Although some progress was achieved, no changes were made to the constitutional provision banning a candidate from running for the presidency whose spouse or children are foreign nationals. Nonetheless, Suu Kyi and the NLD campaigned vigorously for what turned out to be the country’s first openly contested parliamentary election. As Suu Kyi was not able to stand for the presidency, the NLD selected her close confidant, Htin Kyaw, as the party’s candidate. On March 15, 2016, legislative members elected Htin Kyaw to serve as the country’s new president He was inaugurated on March 30.

In April 2016 the position of state counsellor was created to allow her a greater role in the country's affairs. Suu Kyi has publicly stated her intention to rule "above the president" until changes to the constitution can be addressed.
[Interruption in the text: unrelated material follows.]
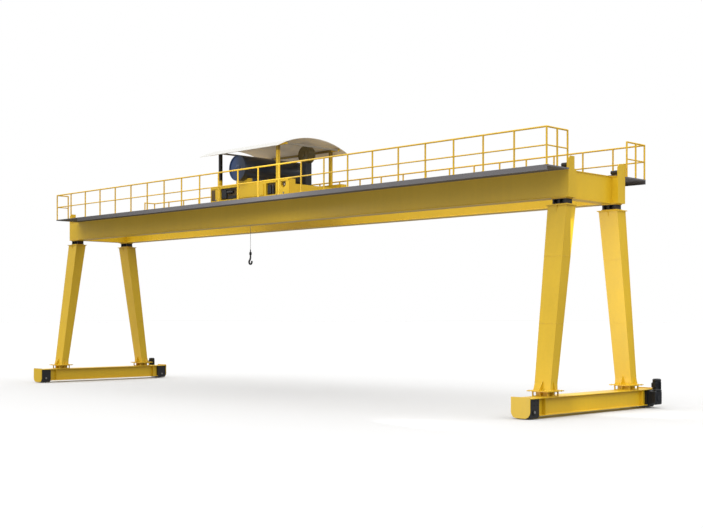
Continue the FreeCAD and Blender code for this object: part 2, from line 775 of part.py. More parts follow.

In her new role, Suu Kyi focused on finding peace with the country’s many ethnic armed organizations, of which 20 or so were engaged in active insurgencies. In contrast with some success experienced on that front, she and her administration faced widespread international condemnation over the treatment of the Muslim Rohingya people of Myanmar’s Rakhine state. After some attacks by Rohingya militants on security installations in 2016 and 2017, the military and police embarked on a brutal campaign against the entire group, allegedly committing human rights abuses and causing a large percentage of the population to flee the country. Given Suu Kyi’s history as a champion of human rights and democracy, sharp criticism was directed at her in particular for initially seeming to ignore the crisis and, when she did address it, not denouncing the actions of the security forces or intervening. In protest of her inaction regarding the plight of the Rohingya, several organizations revoked human rights-related honours and awards previously bestowed upon her.

She was sidelined in February 2021 when the military seized power.